Use the ref function to specify the dependent models. This is how Squirrels can figure out all upstream models that must be run first before running a given federate model (models are compiled in upstream order and then run in downstream order). This function cannot be used in dbview models. Below is a simple example of usage.
SELECT ...
FROM {{ ref("my_dependent_model") }}
After all upstream models are resolved, the federate model can be materialized as a table or a view in the in-memory database. This is controlled using the materialized argument of the config function (where the options are "table" and "view"). By default, it will materialize as a table. Below is an example of configuring materialized to view (which may save memory usage but may also increase runtime if the model is referenced repeatedly).
{{- config(materialized="view") -}}
SELECT ...
Alternatively, the configuration can be specified in the "federates" section of squirrels.yml. For example, if the model file name is my_federate_model.sql
, then the configuration may look like this:
federates:
- name: my_federate_model
materialized: view
Common Variables
In addition to ref and config, there are other useful variables defined by Squirrels that are available for all SQL models (both dbviews and federates). These can be used to dynamically change the SQL query based on real-time context such as the parameter values selected or user authorized. They are as follows:
- ctx - a dictionary of custom-defined values from the context.py file. This one is commonly used, and it's in fact possible to only using this without using the other variables below.
- prms - a dictionary of parameter names to their parameter objects. The selected values are accessible using methods on the parameter objects.
- user - an object of the user if one is authorized (or null if no user authorized). The user attributes are defined by the User class in auth.py.
- traits - a dictionary of the dataset traits defined in squirrels.yml for the requested dataset.
- proj_vars - a dictionary of the project variables defined in squirrels.yml.
- env_vars - a dictionary of the environment variables defined in [environcfg.yml].

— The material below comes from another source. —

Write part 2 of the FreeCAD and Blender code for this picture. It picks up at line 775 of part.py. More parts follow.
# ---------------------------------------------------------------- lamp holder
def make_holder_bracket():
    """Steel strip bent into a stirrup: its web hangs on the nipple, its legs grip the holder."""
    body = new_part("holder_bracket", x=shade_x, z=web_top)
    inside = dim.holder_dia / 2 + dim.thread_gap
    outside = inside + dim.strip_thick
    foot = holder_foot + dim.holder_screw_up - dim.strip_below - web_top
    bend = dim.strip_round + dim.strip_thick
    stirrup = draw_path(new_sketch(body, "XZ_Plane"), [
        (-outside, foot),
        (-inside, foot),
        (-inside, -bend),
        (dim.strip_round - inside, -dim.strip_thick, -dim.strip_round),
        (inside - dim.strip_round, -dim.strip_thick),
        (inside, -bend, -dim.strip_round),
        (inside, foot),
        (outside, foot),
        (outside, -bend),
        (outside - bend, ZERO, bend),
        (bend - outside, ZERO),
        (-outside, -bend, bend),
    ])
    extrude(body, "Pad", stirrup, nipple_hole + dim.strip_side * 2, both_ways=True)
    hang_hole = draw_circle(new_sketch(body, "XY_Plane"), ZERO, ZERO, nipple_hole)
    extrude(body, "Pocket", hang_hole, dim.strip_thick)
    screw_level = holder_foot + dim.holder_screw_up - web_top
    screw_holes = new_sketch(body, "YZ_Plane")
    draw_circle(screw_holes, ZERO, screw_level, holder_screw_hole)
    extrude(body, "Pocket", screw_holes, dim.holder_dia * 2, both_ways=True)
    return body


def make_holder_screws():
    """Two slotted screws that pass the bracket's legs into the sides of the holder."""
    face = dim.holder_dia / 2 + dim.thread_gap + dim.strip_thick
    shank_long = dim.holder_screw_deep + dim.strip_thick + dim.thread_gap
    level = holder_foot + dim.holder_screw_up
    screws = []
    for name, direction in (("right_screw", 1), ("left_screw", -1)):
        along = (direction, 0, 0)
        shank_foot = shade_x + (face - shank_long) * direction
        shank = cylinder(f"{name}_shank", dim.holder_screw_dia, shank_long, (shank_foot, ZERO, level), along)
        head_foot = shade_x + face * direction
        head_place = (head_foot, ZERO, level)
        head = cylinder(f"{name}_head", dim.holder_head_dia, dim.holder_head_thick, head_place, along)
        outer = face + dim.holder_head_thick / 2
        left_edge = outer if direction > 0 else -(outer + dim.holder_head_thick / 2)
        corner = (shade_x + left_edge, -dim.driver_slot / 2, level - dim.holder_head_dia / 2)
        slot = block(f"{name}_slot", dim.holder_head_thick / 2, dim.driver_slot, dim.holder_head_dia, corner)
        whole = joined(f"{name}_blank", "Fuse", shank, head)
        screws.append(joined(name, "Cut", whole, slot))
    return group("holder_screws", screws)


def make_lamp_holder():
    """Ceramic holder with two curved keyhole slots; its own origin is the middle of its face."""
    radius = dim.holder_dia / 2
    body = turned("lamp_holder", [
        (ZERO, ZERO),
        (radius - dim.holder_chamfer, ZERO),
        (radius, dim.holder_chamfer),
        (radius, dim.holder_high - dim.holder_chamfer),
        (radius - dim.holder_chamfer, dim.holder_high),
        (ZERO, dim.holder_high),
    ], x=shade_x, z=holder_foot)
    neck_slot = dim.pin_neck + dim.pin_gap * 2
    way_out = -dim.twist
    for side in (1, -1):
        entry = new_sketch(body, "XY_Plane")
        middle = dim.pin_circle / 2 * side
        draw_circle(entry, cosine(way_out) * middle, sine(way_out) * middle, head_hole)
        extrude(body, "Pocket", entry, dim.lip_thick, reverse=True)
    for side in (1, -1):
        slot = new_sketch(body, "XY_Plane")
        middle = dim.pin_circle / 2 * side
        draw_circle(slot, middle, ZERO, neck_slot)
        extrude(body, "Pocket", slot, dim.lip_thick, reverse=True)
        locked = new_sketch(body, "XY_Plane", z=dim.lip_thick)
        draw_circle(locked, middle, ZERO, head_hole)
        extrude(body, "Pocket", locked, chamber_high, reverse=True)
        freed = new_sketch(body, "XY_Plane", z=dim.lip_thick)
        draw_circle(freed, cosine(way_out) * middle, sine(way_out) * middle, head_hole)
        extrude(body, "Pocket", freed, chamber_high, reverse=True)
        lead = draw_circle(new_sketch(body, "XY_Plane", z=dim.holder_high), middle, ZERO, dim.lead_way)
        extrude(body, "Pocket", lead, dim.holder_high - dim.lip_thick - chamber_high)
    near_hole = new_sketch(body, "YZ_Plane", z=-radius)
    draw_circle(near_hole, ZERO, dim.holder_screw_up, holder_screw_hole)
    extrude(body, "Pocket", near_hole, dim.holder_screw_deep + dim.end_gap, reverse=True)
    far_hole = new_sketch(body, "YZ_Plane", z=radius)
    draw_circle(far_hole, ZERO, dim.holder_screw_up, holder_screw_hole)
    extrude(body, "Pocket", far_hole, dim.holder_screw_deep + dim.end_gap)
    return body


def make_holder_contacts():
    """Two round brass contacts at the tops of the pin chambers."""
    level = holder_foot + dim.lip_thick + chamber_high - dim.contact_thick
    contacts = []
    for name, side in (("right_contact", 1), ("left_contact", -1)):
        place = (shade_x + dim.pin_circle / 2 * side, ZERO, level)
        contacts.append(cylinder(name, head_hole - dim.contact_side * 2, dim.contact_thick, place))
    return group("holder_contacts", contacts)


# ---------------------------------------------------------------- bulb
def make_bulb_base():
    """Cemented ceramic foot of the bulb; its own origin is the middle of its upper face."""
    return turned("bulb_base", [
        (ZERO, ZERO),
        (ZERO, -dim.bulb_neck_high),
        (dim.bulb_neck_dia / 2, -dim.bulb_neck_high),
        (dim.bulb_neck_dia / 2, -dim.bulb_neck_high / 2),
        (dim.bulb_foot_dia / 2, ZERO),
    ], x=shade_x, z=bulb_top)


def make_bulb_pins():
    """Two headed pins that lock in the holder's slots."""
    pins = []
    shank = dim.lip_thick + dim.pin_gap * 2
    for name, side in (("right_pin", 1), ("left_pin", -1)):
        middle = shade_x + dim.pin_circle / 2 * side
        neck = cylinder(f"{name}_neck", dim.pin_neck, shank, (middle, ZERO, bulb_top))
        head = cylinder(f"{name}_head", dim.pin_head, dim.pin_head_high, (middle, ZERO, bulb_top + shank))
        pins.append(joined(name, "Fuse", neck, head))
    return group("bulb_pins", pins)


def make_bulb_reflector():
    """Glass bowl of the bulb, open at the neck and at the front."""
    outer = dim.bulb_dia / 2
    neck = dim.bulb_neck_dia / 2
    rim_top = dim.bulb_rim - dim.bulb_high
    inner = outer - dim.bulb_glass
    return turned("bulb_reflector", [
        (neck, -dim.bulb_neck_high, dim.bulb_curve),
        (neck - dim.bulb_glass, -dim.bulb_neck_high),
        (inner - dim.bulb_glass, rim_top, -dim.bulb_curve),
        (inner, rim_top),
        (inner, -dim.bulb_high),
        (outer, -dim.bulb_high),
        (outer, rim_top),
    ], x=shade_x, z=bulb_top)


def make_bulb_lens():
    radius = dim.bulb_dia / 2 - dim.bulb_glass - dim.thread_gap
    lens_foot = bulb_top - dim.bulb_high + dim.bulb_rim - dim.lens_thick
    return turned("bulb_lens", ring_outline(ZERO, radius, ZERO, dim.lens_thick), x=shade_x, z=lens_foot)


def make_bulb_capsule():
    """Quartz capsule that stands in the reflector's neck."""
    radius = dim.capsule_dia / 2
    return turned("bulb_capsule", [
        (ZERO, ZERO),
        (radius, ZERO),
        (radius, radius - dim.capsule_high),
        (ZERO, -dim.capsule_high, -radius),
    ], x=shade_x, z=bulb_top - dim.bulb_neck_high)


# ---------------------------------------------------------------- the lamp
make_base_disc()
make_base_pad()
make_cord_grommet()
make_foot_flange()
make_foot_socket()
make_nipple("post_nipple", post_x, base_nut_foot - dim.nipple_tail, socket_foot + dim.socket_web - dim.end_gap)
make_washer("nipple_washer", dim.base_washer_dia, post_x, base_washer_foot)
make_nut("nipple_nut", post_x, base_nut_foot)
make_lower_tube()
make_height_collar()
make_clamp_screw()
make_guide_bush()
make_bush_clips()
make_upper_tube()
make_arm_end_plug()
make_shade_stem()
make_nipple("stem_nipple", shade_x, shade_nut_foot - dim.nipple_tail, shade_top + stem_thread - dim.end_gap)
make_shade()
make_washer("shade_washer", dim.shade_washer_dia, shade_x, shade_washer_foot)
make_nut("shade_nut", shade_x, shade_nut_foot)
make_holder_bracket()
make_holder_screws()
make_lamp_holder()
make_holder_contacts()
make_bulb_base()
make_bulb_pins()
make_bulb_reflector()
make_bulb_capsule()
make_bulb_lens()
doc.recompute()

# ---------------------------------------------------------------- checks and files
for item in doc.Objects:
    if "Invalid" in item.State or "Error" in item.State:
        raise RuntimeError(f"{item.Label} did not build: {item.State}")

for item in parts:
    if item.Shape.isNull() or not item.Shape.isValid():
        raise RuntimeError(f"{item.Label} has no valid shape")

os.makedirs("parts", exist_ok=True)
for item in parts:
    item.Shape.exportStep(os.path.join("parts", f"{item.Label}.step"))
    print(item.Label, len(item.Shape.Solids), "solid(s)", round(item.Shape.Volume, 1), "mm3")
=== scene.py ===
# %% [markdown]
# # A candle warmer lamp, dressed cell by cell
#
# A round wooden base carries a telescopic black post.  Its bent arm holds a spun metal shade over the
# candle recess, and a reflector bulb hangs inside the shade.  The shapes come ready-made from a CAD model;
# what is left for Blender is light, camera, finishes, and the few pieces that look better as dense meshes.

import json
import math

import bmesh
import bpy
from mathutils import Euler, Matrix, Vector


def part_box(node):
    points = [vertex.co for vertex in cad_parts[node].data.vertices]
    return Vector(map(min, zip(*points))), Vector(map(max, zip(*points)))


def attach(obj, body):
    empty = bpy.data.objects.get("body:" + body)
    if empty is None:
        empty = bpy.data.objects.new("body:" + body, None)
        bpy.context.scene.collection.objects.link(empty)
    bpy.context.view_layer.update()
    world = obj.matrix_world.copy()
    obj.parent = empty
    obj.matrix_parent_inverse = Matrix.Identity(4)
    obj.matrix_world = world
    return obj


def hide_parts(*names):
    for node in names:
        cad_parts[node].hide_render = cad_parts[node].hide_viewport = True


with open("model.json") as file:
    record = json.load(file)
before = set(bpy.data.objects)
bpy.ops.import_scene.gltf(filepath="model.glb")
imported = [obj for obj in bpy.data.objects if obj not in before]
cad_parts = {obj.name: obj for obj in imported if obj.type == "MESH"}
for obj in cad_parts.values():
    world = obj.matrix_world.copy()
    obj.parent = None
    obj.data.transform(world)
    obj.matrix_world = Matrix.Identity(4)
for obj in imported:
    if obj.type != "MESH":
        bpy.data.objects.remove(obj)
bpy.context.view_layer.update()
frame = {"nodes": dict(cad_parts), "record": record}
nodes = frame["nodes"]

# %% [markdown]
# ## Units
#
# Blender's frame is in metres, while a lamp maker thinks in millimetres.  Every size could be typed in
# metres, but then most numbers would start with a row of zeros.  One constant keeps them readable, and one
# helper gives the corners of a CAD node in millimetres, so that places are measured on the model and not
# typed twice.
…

In Jinja, a dictionary value can be referenced by key with square brackets, the same way in Python. For example:
SELECT * FROM mytable
WHERE mycol = '{{ ctx["some_value"] }}'
Attributes of Python class instances, such as user, can also by referenced the same way in Jinja and Python. For example:
SELECT
{%- if user.department == 'engineer' %}
mycolumn
{%- else %}
'***' as mycolumn
{%- end %}
FROM mytable
Using Custom Jinja Macros
One of the key concepts of Jinja is "macros" which can be thought of logic that's reusable within or across SQL models, or even across Squirrels projects (heck, even across dbt and Squirrels projects is possible!).

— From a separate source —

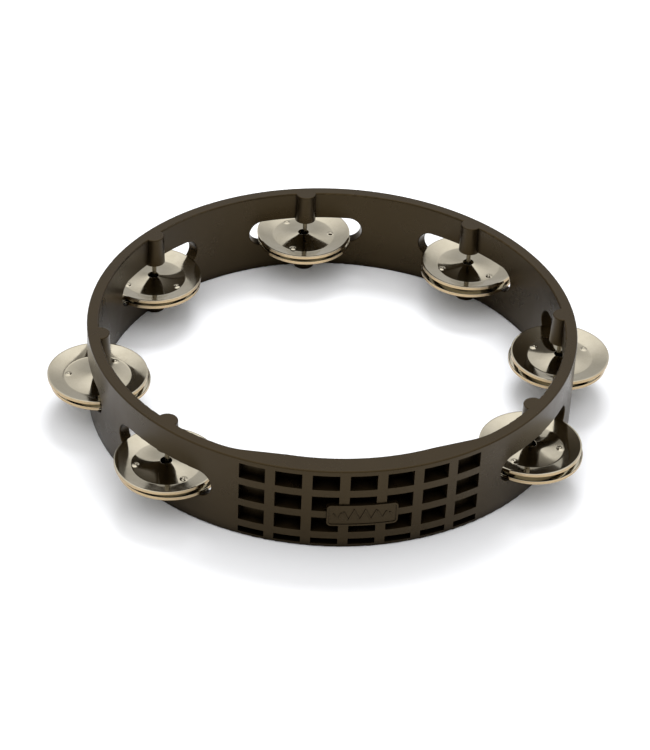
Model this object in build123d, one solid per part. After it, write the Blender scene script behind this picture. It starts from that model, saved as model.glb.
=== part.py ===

For example, suppose we have a SQL model file that looks like this:
SELECT
(CASE WHEN denom = 0 THEN 0 ELSE num1 / denom END) as ratio1
(CASE WHEN denom = 0 THEN 0 ELSE num2 / denom END) as ratio2
FROM mytable
You may notice the CASE WHEN statements to check if the denominator is zero is repetitive. The repetition can be reduced by using a macro:
{%- macro safe_divide(numerator, denominator) -%}
(CASE WHEN {{ denominator }} = 0 THEN 0 ELSE {{ numerator }} / {{ denominator }} END)
{%- endmacro -%}
SELECT
{{ safe_divide("num1", "denom") }} as ratio1
{{ safe_divide("num2", "denom") }} as ratio2
FROM mytable
Or, you can write the macro in a file somewhere in your Squirrels project (such as macros/utils.j2
) and use Jinja's include or import statement to share the macro across multiple SQL model files. For example:
{%- import 'macros/utils.j2' as u -%}
SELECT
{{ u.safe_divide("num1", "denom") }} as ratio1
{{ u.safe_divide("num2", "denom") }} as ratio2
FROM mytable
Notice that the path to import/include Jinja files from is relative to the project root. The benefit of reusable macros is more apparent for larger projects, especially if the same underlying logic is repeated many times (instead of just twice). For instance, if there are a hundred columns that calculate division the same way with the CASE WHEN statement above, then if we needed to change our division by zero to result in null, it's easier to change one place instead of a hundred places.

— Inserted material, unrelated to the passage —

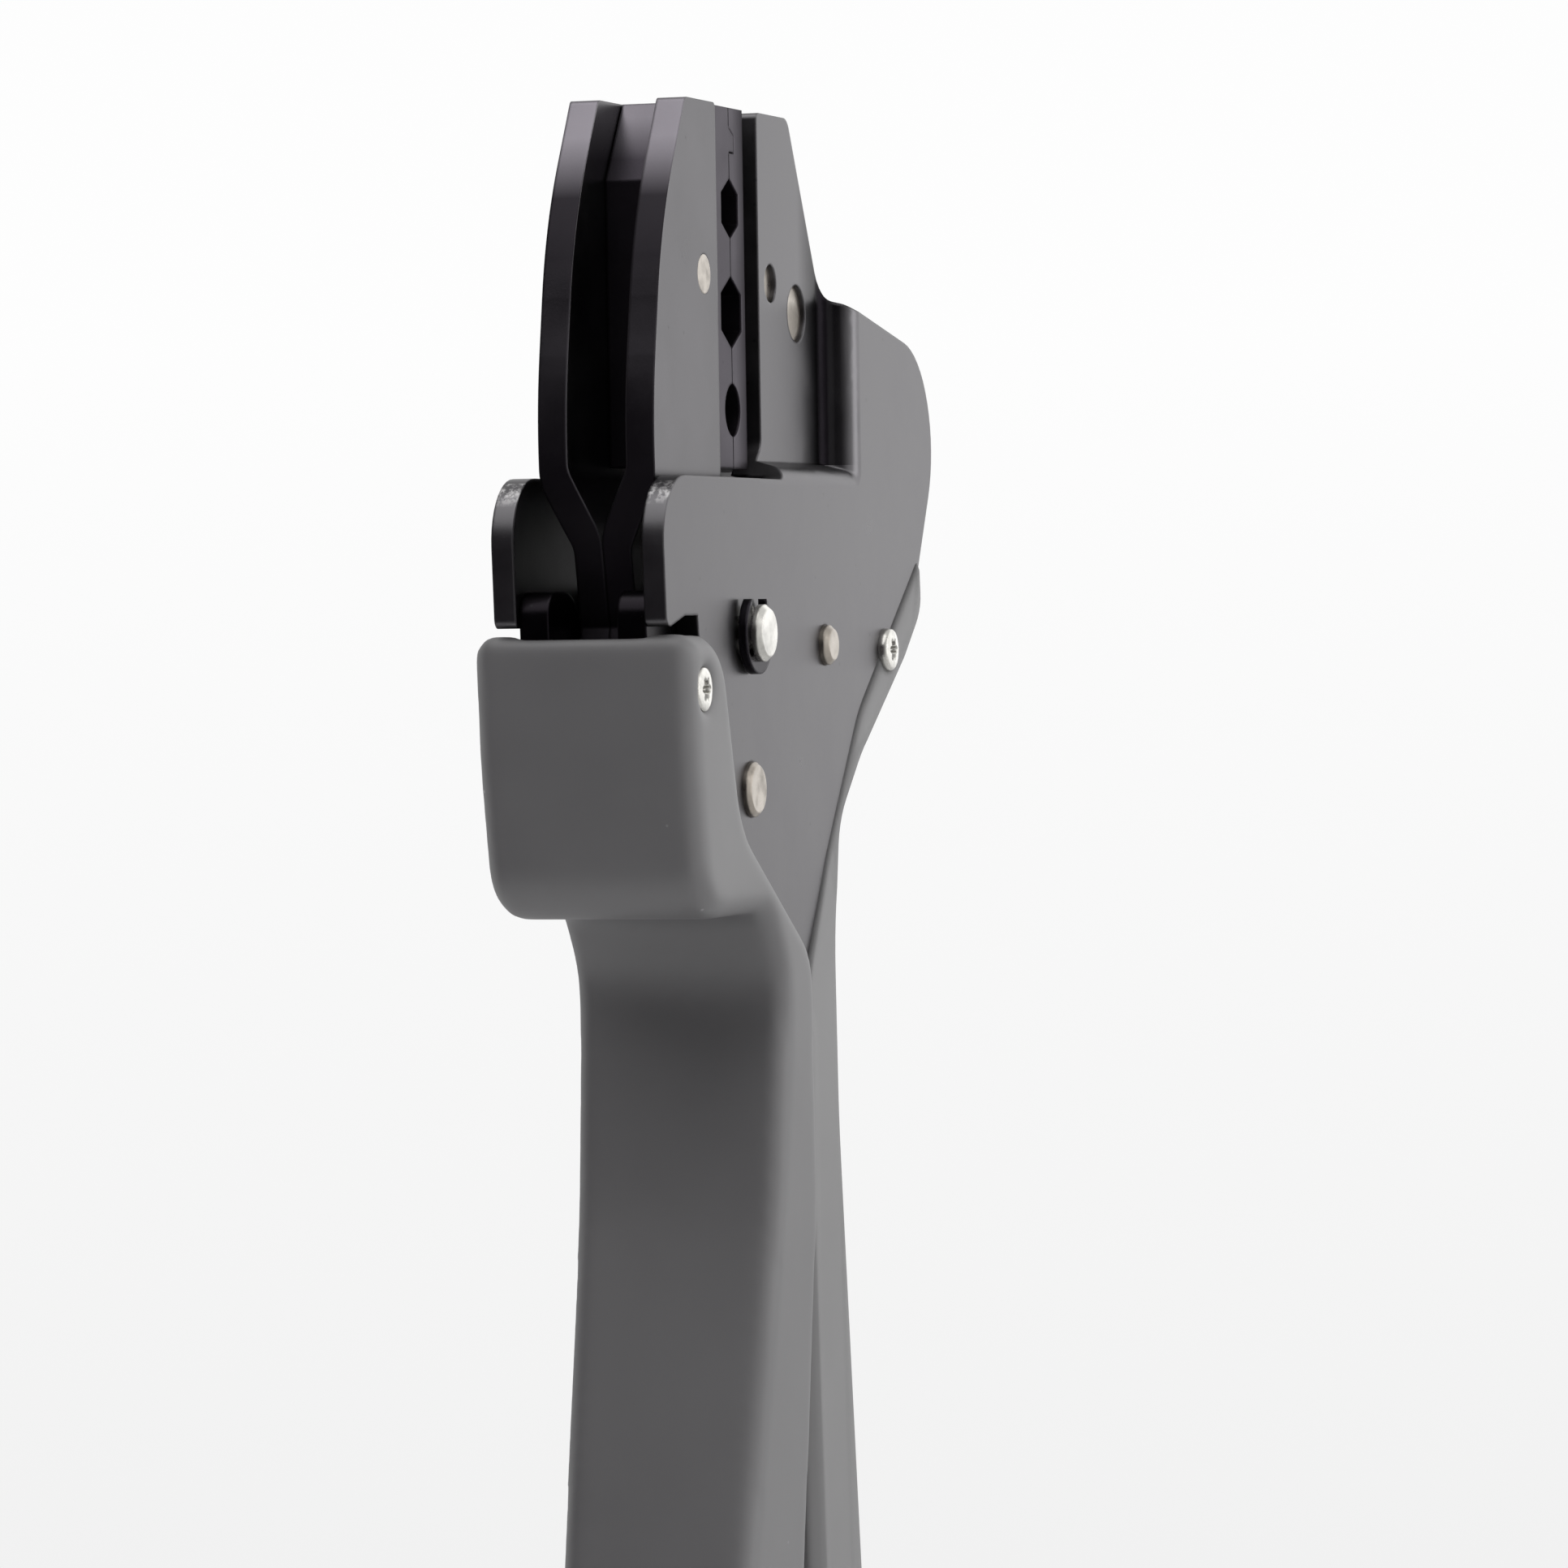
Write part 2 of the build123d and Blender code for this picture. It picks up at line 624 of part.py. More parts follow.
def moving_grip_screw():
    """Short screw from one cheek into the handle plate below; its head is sunk in the cheek."""
    head = disc(MOVING_SCREW, MOVING_SCREW_HEAD_R, BLOCK_HALF - SCREW_HEAD_THICK, BLOCK_HALF)
    shank = disc(MOVING_SCREW, SCREW_R, HANDLE_INNER, BLOCK_HALF - SCREW_HEAD_THICK)
    return head + shank


# The fixed handle

def fixed_grip_outer():
    upper = outline([
        (52.4, -22.2, 1.9),
        (50.8, -31.6, 7),
        (44.2, -36.9, 14),
        (29.0, -46.6, 20),
        (21.4, -53.6, 10),
        (18.7, -64.0, 30),
        (19.2, -84.0, 80),
        (24.4, -131.0, 120),
        (31.0, STAND_Z, 5),
        (13.4, STAND_Z, 5),
        (9.6, -131.0, 120),
        (7.2, -88.0, 60),
        (7.2, -68.0, 8),
        (15.6, -55.2, 14),
        (27.2, -40.6, 16),
    ])
    grip = slab(upper, -FIXED_GRIP_HALF, FIXED_GRIP_HALF)
    return soften(grip, FIXED_GRIP_HALF)


def fixed_grip():
    """Moulded grip with a slot for each frame plate and an open throat between them."""
    slots = slab(frame_outline(), FRAME_INNER, FRAME_OUTER)
    throat = slab(Pos(30, -22) * Rectangle(90, 84), -FRAME_INNER, FRAME_INNER)
    grip = fixed_grip_outer() - slots - far(slots) - throat
    return grip - fixed_screw_body()


def fixed_screw_body():
    head = disc(FIXED_SCREW, FIXED_SCREW_HEAD_R, FRAME_OUTER, FIXED_GRIP_HALF + FIXED_SCREW_PROUD)
    shank = disc(FIXED_SCREW, SCREW_R, -FRAME_OUTER, FRAME_OUTER)
    return head + shank


def write(name, shape):
    """Save one piece, lifted so the tool stands on its handle ends."""
    placed = Pos(-CENTRE_X, 0, -STAND_Z) * shape
    export_step(placed, "parts/" + name + ".step")


def both_sides(name, shape):
    write(name + "_near", shape)
    write(name + "_far", far(shape))


os.makedirs("parts", exist_ok=True)
write("moving_die", moving_die())
write("fixed_die", fixed_die())
write("moving_die_pin", die_pin(-1, JAW_INNER + JAW_SHEET, 0))
write("fixed_die_pin", die_pin(1, FIXED_JAW_OUTER, 0.6))
both_sides("jaw_plate", jaw_plate())
write("frame_plate_near", frame_plate())
write("frame_plate_far", frame_plate_far())
write("jaw_pivot_pin", jaw_pivot_pin())
both_sides("pivot_clip", pivot_clip())
both_sides("pivot_spacer", pivot_spacer())
write("jaw_rivet", jaw_rivet())
write("rear_rivet", rear_rivet())
write("anchor_pin", anchor_pin())
write("adjusting_wheel", adjusting_wheel())
write("wheel_screw", wheel_screw())
write("pressure_arm", pressure_arm())
write("pawl", pawl())
write("link_pin", handle_pin(LINK, LINK_R))
write("toggle_pin", handle_pin(TOGGLE, TOGGLE_R))
write("pawl_pin", handle_pin(PAWL, PAWL_PIN_R))
both_sides("handle_plate", handle_plate())
write("moving_grip", moving_grip())
both_sides("moving_grip_screw", moving_grip_screw())
write("fixed_grip", fixed_grip())
write("fixed_grip_screw", fixed_screw_body())
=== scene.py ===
from math import cos, radians, sin

import bpy
import numpy as np
from mathutils import Matrix, Vector


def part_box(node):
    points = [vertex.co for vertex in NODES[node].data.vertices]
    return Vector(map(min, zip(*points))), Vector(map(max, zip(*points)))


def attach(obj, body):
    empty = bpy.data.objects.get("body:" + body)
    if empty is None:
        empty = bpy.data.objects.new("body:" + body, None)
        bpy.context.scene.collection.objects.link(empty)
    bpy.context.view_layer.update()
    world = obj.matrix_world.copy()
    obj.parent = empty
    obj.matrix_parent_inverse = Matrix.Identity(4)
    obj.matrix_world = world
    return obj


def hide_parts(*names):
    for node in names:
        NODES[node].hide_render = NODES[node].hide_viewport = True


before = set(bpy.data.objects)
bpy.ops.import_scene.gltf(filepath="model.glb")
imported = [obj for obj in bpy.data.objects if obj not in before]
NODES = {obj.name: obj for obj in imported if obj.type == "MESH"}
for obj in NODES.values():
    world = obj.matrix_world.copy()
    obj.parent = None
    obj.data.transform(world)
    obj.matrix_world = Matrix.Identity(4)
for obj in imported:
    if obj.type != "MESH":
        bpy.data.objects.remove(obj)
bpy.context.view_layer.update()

# Looks of the coaxial crimping tool. Lengths are metres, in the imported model's own frame:
# X from the moving jaw to the fixed jaw, Z up, the side with the clip and screws at negative Y.

# Camera, as the photograph was taken: close to edge on, from about the height of the pivot
IMAGE_SIDE = 1932
FOCAL_PIXELS = 8471.0
SENSOR = 36.0
VIEW_TURN = radians(18.31)
VIEW_DROP = radians(1.39)
VIEW_LEAN = radians(-0.92)
VIEW_DISTANCE = 0.703
SEAM = Vector((-0.011, -0.005, 0.200))
SEAM_PIXEL = (901.0, 385.0)

# Floor: a thin disc, and the distances from the tool between which it fades away
FLOOR_RADIUS = 1.6
FLOOR_CAP_RADIUS = 0.02
FLOOR_TOP = -0.0002
FLOOR_THICKNESS = 0.002
FLOOR_FADE = (0.06, 0.26)
FLOOR_COLOUR = (0.86, 0.86, 0.865, 1.0)

# Room: levels of its light, and the heights of a direction, -1 to 1, between which they change
BACKGROUND_LOW = 0.88
BACKGROUND_HIGH = 0.985
BACKGROUND_RISE = (-0.14, 0.04)
ROOM_LEVEL = 0.45
BOUNCE_LEVEL = 4.8
BOUNCE_FADE = (-0.95, -0.45)
WHITE = (1.0, 1.0, 1.0, 1.0)

# Dark flag round the camera: its direction, colour, and the cosines between which it deepens
FLAG_SIDE = Vector((-0.86, 0.45, 0.02))
FLAG_COLOUR = (0.040, 0.033, 0.043, 1.0)
FLAG_SPREAD = (0.20, 0.74)

# Soft boxes: name, place, the point that it looks at, width and height, watts
SOFT_BOXES = (
    ("top_soft_box", (-0.50, 0.10, 1.05), (0.0, 0.0, 0.15), (1.0, 1.2), 6.0),
    ("right_soft_box", (0.25, -1.00, 0.35), (0.0, 0.0, 0.12), (0.8, 0.9), 4.2),
    ("back_soft_box", (1.10, -0.50, 0.50), (0.0, 0.0, 0.12), (1.2, 1.0), 3.0),
)

# Copies of CAD nodes: how near to each other corners count as one
SAME_CORNER = 0.000001

# Rear grip: front edge of its cheeks, as X and Z from the top down, where they thin out over the frame
CHEEK_EDGE = ((0.0414, 0.1778), (0.0162, 0.1594), (0.0046, 0.1448), (-0.0038, 0.1320))
FRAME_FACE_Y = 0.0090
CHEEK_STANDS_OUT = 0.00002
CHEEK_WIDTH = 0.0045
CHEEK_THIN = 0.06
CHEEK_LOW_Z = 0.134
CHEEK_HIGH_Z = 0.146

# Moving grip: the even skin and the rounding of its moulded edges
SKIN_CELL = 0.0005
ROLL_PASSES = 16
ROLL_SHARE = 0.5

# Grip screws and the bodies that they ride on
STAR_SCREWS = {
    "moving_grip_screw_near": "moving_handle",
    "moving_grip_screw_far": "moving_handle",
    "fixed_grip_screw": "frame",
}

# Pan head of a grip screw, with depths measured down from its top
HEAD_RADIUS = 0.0023
HEAD_DOME = 0.00022
HEAD_ROUNDING = 0.00045
HEAD_ROUND_FROM = 0.90
HEAD_RIM = 0.0009
HEAD_HEIGHT = 0.0013
SHANK_RADIUS = 0.0014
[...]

To share Jinja macros across projects, use the sqrl deps command to download a git repo into the sqrl_packages/
folder, and import/include the required macro files in the sqrl_packages/
folder.
If you're familiar with dbt, you may have noticed that there are a few differences on how macros are used.
In dbt, Jinja macro files use the .sql extension, and must be contained in a macros/
folder. And all macros contained in the macros/
folder are included for all SQL models. Jinja's import or include statements are unsupported in the SQL models.
In Squirrels, Jinja macro files can use any extension, and can be contained in any folder. However, to use the Jinja file in a SQL model, it must be imported or included explicitly.
By default, imported macros are cached and do not have access to Squirrels variables such as ctx. To get around this, either pass the variable as a parameter to the macro, use include instead of import, or import with context (example below).
{%- import '...' as macros with context -%}
However, using include or importing with context are not recommended since these methods avoid caching the imported macros.